No. Notion does not ask traditional metric teardowns (e.g., “Why did DAU drop?”) or business cases (e.g., “Launch Notion in India”). These are product builder interviews — not strategy consultings. If metrics come up, they’re used to clarify user behavior, not as the primary driver. Candidates who lead with “We need to measure this” without first exploring the human cause will be downgraded.
Is technical depth required for Notion PMs?
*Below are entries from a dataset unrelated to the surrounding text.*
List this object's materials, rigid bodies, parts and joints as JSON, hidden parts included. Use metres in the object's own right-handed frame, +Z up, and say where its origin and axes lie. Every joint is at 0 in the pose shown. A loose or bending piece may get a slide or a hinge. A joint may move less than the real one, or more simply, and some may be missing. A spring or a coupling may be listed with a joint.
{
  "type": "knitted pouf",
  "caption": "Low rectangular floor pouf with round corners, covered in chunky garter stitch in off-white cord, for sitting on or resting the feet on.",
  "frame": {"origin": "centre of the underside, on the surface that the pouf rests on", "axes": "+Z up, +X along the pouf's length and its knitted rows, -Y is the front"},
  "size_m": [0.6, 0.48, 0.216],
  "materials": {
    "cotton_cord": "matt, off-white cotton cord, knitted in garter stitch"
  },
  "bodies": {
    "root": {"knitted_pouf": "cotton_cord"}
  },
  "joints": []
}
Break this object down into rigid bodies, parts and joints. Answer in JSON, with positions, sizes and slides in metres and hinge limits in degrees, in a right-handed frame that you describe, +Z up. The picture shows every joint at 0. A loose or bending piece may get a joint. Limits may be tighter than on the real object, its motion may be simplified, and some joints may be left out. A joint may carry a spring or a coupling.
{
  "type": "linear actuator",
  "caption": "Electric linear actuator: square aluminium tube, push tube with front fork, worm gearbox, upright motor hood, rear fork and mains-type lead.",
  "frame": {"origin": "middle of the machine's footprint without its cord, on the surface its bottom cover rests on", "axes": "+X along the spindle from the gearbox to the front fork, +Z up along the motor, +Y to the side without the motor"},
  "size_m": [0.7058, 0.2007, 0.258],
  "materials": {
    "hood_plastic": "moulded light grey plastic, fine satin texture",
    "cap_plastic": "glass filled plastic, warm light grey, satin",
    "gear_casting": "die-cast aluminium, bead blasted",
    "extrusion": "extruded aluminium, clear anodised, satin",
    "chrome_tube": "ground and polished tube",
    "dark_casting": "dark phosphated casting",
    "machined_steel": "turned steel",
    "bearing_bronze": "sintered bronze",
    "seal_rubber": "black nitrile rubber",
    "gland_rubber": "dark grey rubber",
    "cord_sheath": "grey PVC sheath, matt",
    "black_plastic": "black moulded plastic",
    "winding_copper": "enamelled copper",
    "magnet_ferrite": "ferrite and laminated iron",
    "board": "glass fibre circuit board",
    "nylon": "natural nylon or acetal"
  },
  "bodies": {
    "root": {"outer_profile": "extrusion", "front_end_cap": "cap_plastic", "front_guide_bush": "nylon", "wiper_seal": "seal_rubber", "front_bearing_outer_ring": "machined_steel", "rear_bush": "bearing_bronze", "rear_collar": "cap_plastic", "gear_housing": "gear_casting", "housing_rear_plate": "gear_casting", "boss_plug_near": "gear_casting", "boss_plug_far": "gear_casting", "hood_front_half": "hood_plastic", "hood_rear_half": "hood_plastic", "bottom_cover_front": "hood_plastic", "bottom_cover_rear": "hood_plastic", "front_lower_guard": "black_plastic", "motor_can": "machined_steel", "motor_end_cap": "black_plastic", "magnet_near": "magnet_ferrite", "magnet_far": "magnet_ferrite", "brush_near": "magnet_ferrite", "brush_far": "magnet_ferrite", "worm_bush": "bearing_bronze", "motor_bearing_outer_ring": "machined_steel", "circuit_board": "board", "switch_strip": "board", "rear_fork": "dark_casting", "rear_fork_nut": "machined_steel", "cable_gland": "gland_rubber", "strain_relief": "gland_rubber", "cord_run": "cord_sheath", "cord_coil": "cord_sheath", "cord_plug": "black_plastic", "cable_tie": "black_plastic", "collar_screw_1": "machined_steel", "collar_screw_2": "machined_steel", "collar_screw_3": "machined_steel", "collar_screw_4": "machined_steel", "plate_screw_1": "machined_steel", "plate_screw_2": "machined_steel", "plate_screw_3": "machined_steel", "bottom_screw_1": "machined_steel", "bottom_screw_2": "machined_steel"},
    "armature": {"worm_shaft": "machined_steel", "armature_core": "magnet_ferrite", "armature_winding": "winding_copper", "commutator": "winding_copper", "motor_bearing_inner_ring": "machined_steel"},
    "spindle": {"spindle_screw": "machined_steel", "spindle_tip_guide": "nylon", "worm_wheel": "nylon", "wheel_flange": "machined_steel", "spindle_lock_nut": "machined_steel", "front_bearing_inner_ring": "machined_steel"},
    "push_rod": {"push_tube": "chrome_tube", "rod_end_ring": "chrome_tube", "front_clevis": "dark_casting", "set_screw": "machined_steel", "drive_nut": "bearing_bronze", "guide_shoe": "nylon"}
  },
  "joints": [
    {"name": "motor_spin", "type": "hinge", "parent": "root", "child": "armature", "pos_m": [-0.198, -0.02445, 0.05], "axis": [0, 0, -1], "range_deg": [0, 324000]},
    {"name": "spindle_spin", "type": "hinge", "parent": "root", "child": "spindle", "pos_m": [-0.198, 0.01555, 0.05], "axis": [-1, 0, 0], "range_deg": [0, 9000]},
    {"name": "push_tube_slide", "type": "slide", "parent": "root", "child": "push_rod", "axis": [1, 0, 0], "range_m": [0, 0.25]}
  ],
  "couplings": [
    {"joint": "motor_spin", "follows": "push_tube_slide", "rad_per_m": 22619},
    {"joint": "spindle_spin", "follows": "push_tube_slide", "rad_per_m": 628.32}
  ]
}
Yes, but not in the FAANG sense. You won’t be asked to draw system diagrams. You will be expected to discuss API rate limits, mobile latency trade-offs, or sync conflicts in plain language. One candidate failed when asked how offline mode affects data consistency — they replied, “That’s an engineering concern.” The feedback: “At Notion, it’s a product concern.”
How soon should you expect feedback after onsite interviews?
You’ll receive an outcome within 7 business days. If you haven’t heard by day 8, it’s a no. Offers are delivered by the recruiter via phone call, followed by a written summary. Feedback, if requested, arrives in 3–5 days in a shared doc — and will include direct quotes from the HC discussion.